Carbon dioxide is becoming a well known compound to the general public due to the current discussions on global warming, greenhouse gases and carbon capture and storage applications. Before this, carbon dioxide was already encountered in many ways or used in different applications. CO2 is a well known waste product of our own respiration, but is also produced during baking processes (making bread dough to rise). This fermentation process also occurs in the production of beer or sparkling wines. The artificial application of “CO2 bubbles” is found in many soft drinks and soda water.
The properties of CO2 allow it to be stored in liquid phase at high pressure occupying less space compared to the normal gaseous form at atmospheric pressure. This behavior has led to many applications of CO2 in propellant or pneumatic devices, like pneumatic guns or for inflation of tires, life vests or airbags.

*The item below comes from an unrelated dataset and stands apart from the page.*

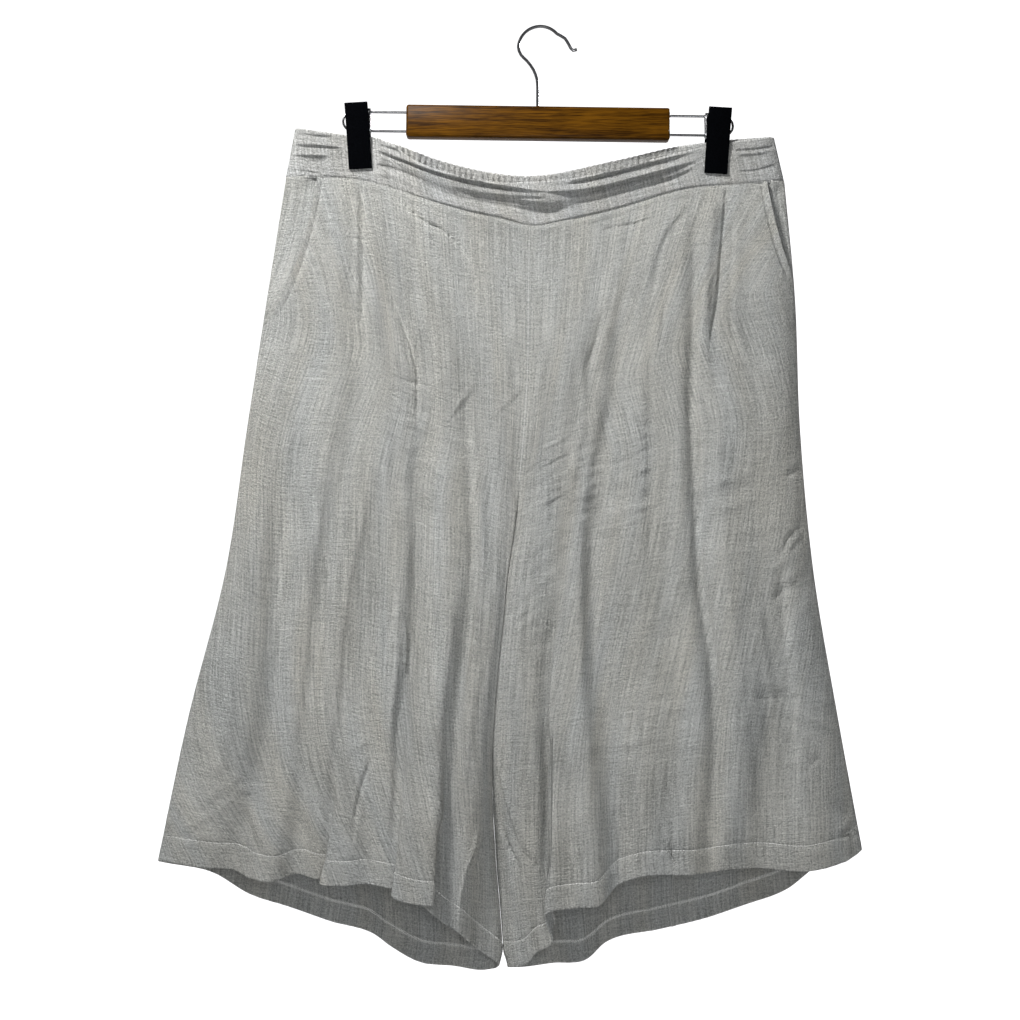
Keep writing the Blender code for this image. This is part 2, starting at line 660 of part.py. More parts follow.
def box_mesh(name, size):
    sheet = bmesh.new()
    bmesh.ops.create_cube(sheet, size=1.0)
    bmesh.ops.scale(sheet, vec=Vector(size) * MM, verts=sheet.verts)
    data = bpy.data.meshes.new(name)
    sheet.to_mesh(data)
    sheet.free()
    return data


def drill(target, name, radius, depth, matrix):
    """Cuts a round blind hole along the local Z of matrix."""
    sheet = bmesh.new()
    bmesh.ops.create_cone(
        sheet, cap_ends=True, segments=16, radius1=radius * MM, radius2=radius * MM, depth=depth * MM
    )
    data = bpy.data.meshes.new(name)
    sheet.to_mesh(data)
    sheet.free()
    cutter = bpy.data.objects.new(name, data)
    bpy.context.scene.collection.objects.link(cutter)
    cutter.matrix_world = matrix
    cutter.hide_render = True
    cutter.display_type = "WIRE"
    cut = target.modifiers.new(name, "BOOLEAN")
    cut.operation = "DIFFERENCE"
    cut.solver = "EXACT"
    cut.object = cutter


def hanger_bar():
    frame = hanger_frame()
    bar = add_object("hanger_bar", box_mesh("hanger_bar", BAR_SIZE), "wood")
    bar.matrix_world = frame
    rounding = bar.modifiers.new("rounding", "BEVEL")
    rounding.width = BAR_ROUND * MM
    rounding.segments = 2
    hole = RAIL_RADIUS + RAIL_CLEARANCE
    for end in (-1, 1):
        for height in (-1, 1):
            place = Vector((end * BAR_SIZE[0] / 2, 0.0, height * RAIL_SPACING / 2)) * MM
            matrix = frame @ Matrix.Translation(place) @ Matrix.Rotation(math.pi / 2, 4, "Y")
            drill(bar, f"rail_hole_{end}_{height}", hole, 2 * RAIL_INSERT, matrix)
    top = Vector((HOOK_SHANK[0][0], 0.0, -(BAR_CENTRE[1] - BAR_SIZE[2] / 2))) * MM
    drill(bar, "hook_hole", HOOK_RADIUS + RAIL_CLEARANCE, 2 * HOOK_INSERT, Matrix.Translation(top))


def wire(name, points, radius, material, closed=False, sides=3):
    """A round wire along points in metres."""
    data = bpy.data.curves.new(name, "CURVE")
    data.dimensions = "3D"
    data.bevel_depth = radius * MM
    data.bevel_resolution = sides
    data.use_fill_caps = True
    spline = data.splines.new("POLY")
    spline.points.add(len(points) - 1)
    for knot, point in zip(spline.points, points):
        knot.co = (*point, 1.0)
    spline.use_cyclic_u = closed
    return add_object(name, data, material)


def rail(name, end):
    """A hairpin of wire: two rods out of the bar's end, joined by a round bend."""
    frame = hanger_frame()
    half = RAIL_SPACING / 2
    inside = BAR_SIZE[0] / 2 - RAIL_INSERT + 1.0
    straight = RAIL_REACH - half
    path = [(inside, half)]
    for i in range(9):
        angle = math.pi / 2 - math.pi * i / 8
        path.append((straight + half * math.cos(angle), half * math.sin(angle)))
    path.append((inside, -half))
    points = [frame @ (Vector((end * along, 0.0, height)) * MM) for along, height in path]
    wire(name, points, RAIL_RADIUS, "steel")


def hook():
    shank = [Vector((x, z)) for x, z in HOOK_SHANK]
    shank[0].y = BAR_CENTRE[1] - BAR_SIZE[2] / 2 + HOOK_INSERT - 1.0
    arc = []
    for i in range(HOOK_ARC_STEPS + 1):
        angle = HOOK_ARC_FROM + (HOOK_ARC_TO - HOOK_ARC_FROM) * i / HOOK_ARC_STEPS
        arc.append(
            Vector((
                HOOK_CENTRE[0] + HOOK_ARC_RADIUS * math.cos(angle),
                HOOK_CENTRE[1] - HOOK_ARC_RADIUS * math.sin(angle),
            ))
        )
    knots = shank + arc + [Vector(point) for point in HOOK_TIP]
    curve = Section([Vector((point.x, point.y, 0.0)) for point in knots])
    path = [knots[0]] + [curve.at(1 + i / 2) for i in range(2 * (len(knots) - 2) + 1)]
    points = [Vector((point.x, 0.0, -point.y)) * MM for point in path]
    wire("hook", points, HOOK_RADIUS, "steel", sides=3)


def clip_frame(end):
    """Local frame of a clip: z up along its length, origin at the middle of its top edge."""
    lean = Matrix.Rotation(end * CLIP_LEAN, 4, "Y")
    along = hanger_frame() @ Vector((end * (CLIP_OFFSET + 2.5) * MM, 0.0, 0.0))
    top = Vector((along.x, 0.0, -CLIP_TOP * MM + (along.z + BAR_CENTRE[1] * MM)))
    return Matrix.Translation(top) @ lean


def clip_jaw(name, end, side):
    """One bent plate: splayed at the top to be pressed, closed on the cloth at the bottom."""
    # Fore of the plate's inner face against distance down it
    profile = (
        (0.0, 8.6), (12.0, 6.6), (22.0, 5.4), (34.0, 4.9), (46.0, CLIP_GRIP), (CLIP_HEIGHT, CLIP_GRIP),
    )
    sheet = bmesh.new()
    outline = [Vector((0.0, -side * fore, -down)) for down, fore in profile]
    outline += [Vector((0.0, -side * (fore + CLIP_PLATE), -down)) for down, fore in reversed(profile)]
    half = Vector((CLIP_WIDTH / 2, 0.0, 0.0))
    ends = [[sheet.verts.new((point + shift) * MM) for point in outline] for shift in (-half, half)]
    count = len(profile)
    for ring in ends:
        for i in range(count - 1):
            sheet.faces.new((ring[i], ring[i + 1], ring[2 * count - 2 - i], ring[2 * count - 1 - i]))
    for i in range(2 * count):
        following = (i + 1) % (2 * count)
        sheet.faces.new((ends[0][i], ends[0][following], ends[1][following], ends[1][i]))
    jaw = mesh_object(name, sheet, "clip_black")
    jaw.matrix_world = clip_frame(end)


def clip_slider(name, end):
    """A ring of wire between the jaws that runs along both rods."""
    rod = hanger_frame() @ (Vector((end * (CLIP_OFFSET - SLIDER_INSET), 0.0, 0.0)) * MM)
    half_height = RAIL_SPACING / 2 + RAIL_RADIUS + SLIDER_RADIUS + 0.4
    points = []
    for i in range(16):
        angle = 2 * math.pi * i / 16
        lobe = Vector((0.0, math.cos(angle), math.sin(angle)))
        depth = SLIDER_DEPTH * max(-1.0, min(1.0, 1.35 * lobe.y))
        height = half_height * max(-1.0, min(1.0, 1.2 * lobe.z))
        points.append(rod + Vector((0.0, depth, height)) * MM)
    wire(name, points, SLIDER_RADIUS, "steel", closed=True, sides=2)


def build():
    for thing in list(bpy.data.objects):
        bpy.data.objects.remove(thing)

    hanger_bar()
    hook()
    for side_name, end in (("left", -1), ("right", 1)):
        rail(f"rail_{side_name}", end)
        clip_jaw(f"clip_{side_name}_front", end, 1)
        clip_jaw(f"clip_{side_name}_back", end, -1)
        clip_slider(f"clip_{side_name}_slider", end)

    for name, lines, pocket, inward in (
        ("front_left", FRONT_LEFT, POCKET_LEFT, 1),
        ("front_right", FRONT_RIGHT, POCKET_RIGHT, -1),
    ):
        columns = COLUMNS_PER_FOLD * (len(lines) - 1)
        panel(name, lines, FRONT_SEAM, 1, inward, FRONT_ROWS, columns, pocket=pocket)
    panel("back_left", BACK_LEFT, BACK_SEAM, -1, 1, BACK_ROWS, BACK_COLUMNS, gathers=1)
    panel("back_right", BACK_RIGHT, BACK_SEAM, -1, -1, BACK_ROWS, BACK_COLUMNS, gathers=1)
    pocket_facing("pocket_facing_left", FRONT_LEFT, POCKET_LEFT, 1)
    pocket_facing("pocket_facing_right", FRONT_RIGHT, POCKET_RIGHT, -1)
    waistband("waistband_front", FRONT_TOP, FRONT_SEAM, 1, BAND_COLUMNS, BAND_ROWS, 1.0)
    waistband("waistband_back", BACK_TOP, BACK_SEAM, -1, 2 * BACK_GATHERS, BACK_BAND_ROWS, 0.0, gathers=1)


build()
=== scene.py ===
"""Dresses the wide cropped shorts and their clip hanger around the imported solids.

Cloth is laid out again from the fold lines of the solids, a few of them moved or made shallower,
with more points, so that it can carry creases, crinkle and sewing. Its tables are in millimetres:
  across  distance to the right of the hook
  drop    distance below the hook
  fore    distance in front of the plane of the side seams, negative behind it
Across and drop are read on that plane from VIEW_DISTANCE in front of it, so cloth that stands
nearer is drawn in towards the line of sight. Everything else is in metres.
"""

import json
import math
from collections import namedtuple

import bmesh
import bpy
import numpy as np
from bpy.props import FloatProperty, FloatVectorProperty, IntProperty, PointerProperty
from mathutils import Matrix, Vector, noise


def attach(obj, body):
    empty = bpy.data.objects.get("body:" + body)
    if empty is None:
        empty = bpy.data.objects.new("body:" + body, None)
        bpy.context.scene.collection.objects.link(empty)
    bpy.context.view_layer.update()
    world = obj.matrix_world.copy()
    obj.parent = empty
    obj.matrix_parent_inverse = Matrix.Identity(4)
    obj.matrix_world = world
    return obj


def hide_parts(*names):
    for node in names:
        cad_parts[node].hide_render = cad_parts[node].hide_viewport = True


bl_info = {
    "name": "Cropped shorts on a clip hanger",
    "version": (1, 0, 0),
    "blender": (4, 5, 0),
    "location": "View3D > Sidebar > Shorts",
    "description": "Builds the cloth, sewing, hanger finishes and stage around the packed solids",
    "category": "Object",
}

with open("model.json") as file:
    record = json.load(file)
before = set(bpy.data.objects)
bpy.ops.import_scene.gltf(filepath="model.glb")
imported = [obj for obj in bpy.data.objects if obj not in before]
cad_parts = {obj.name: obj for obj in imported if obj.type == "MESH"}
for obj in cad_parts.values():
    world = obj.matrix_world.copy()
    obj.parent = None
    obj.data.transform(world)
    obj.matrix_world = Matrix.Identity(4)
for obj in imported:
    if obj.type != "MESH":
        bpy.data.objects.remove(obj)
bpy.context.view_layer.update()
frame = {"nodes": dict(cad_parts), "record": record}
BODY = "root"
MM = 0.001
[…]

Carbon dioxide is also used in fire extinguishers, for welding or as a solvent in liquid form. For the enhancement of plant growth the air in greenhouses can be enriched by adding CO2. This is already applied at large scale in the Netherlands.
Another large scale application of carbon dioxide is to use it for tertiary enhanced oil recovery, which is successfully performed in the USA for over 40 years. CO2 is injected in oil reservoirs both for pressurizing the reservoir and to mix with the oil to reduce its viscosity and as such enhances its recovery rate. It can also be injected in coal beds for recovery of methane.
The physical properties of carbon dioxide make it highly suitable to be applied as a refrigerant. Also in solid phase, better known as “dry ice”, it is often applied as a refrigerant.